Todd: Well, you definitely learn a lot in terms of merchandising outside of radio. At one point I thought we were going to have to get a specialist in here doing commercial campaigns. But the reality of the place is that a lot of our local revenue is really live reads by talent. So I thought, okay, here’s what we’re going to do. We’re going to create quarterly albums that the national sales staff will take out to sell the place to the agencies, and there also would be composite pieces that our local sellers could take out. And again, it was just an extension of imaging. It was just me trying to be the biggest fan of the radio station and somehow sell that passion to everybody else.

Eventually, as we started to pass sound around the internet like everybody is crazy with now, I started doing this thing for our sellers that would be almost like a four minute promo for the radio station, say dawn to dusk or even around the clock, to give people a snapshot of how we sounded if they were out of market or if they had some misconceived notion of what the radio station was. As a heritage full service AM, there was that kind of misconception that the place wasn’t contemporary.
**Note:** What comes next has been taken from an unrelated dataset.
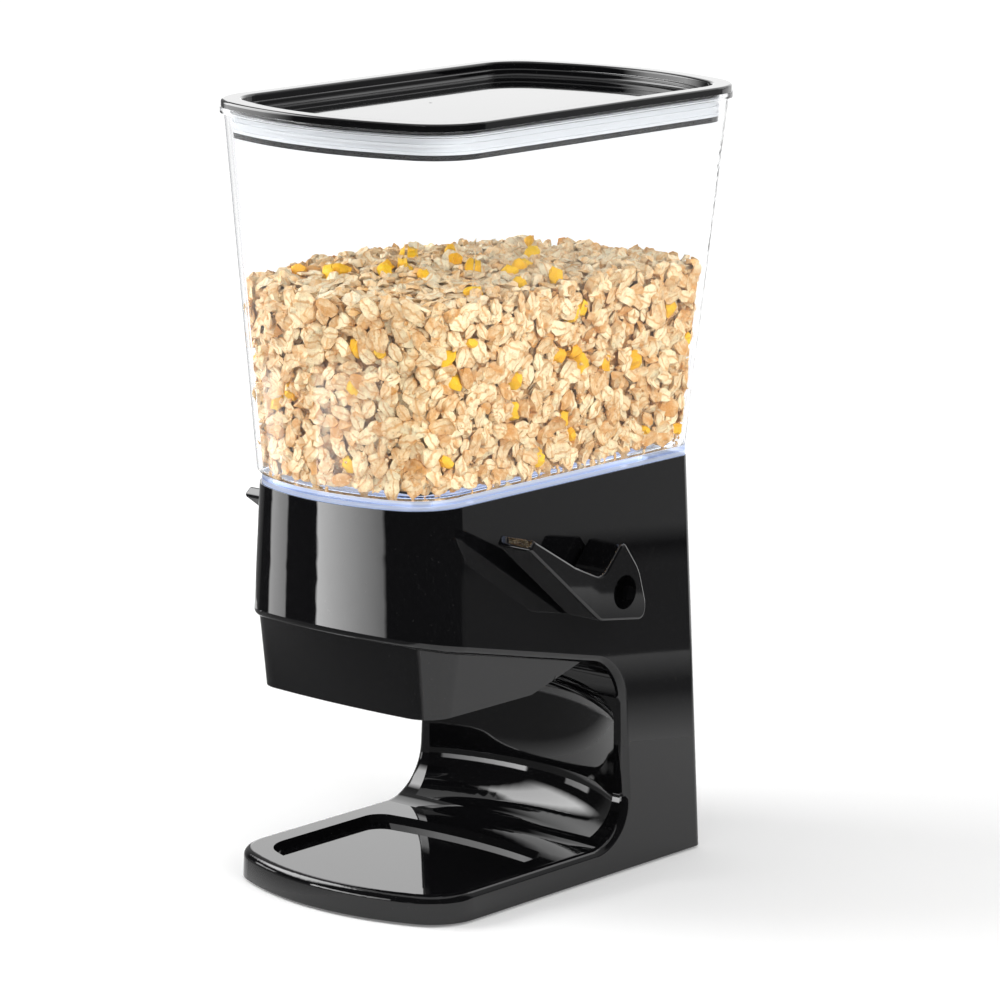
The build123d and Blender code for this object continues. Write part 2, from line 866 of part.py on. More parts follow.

So we got people like Spike O’Dell and Steve Cochran, formerly of Z100 New York; and we’ve got John Williams who was at ‘CCO in Minneapolis; and two visionary groundbreaking female talk personalities in Kathy and Judy, that do some really great radio everyday.

Plus we’re the Cub station and I’m a baseball freak, so every other year I work with a studio here to create some new thematics for our Cubs broadcast and things like that, and that’s just made the whole package pretty fun. But you’re right, it is weird being kind of a standalone. I really relish my relationships with music suppliers and people nationally. And one of my favorite things to do is to make that trip to Dan O’Day’s summit every year because I learn so much from people who are in the big groups. I do some seminars and things like that with people here statewide that keep me plugged in to what’s going on elsewhere, and I try to sprinkle in some of the stuff that they may not have thought of with regards to the way we do business here.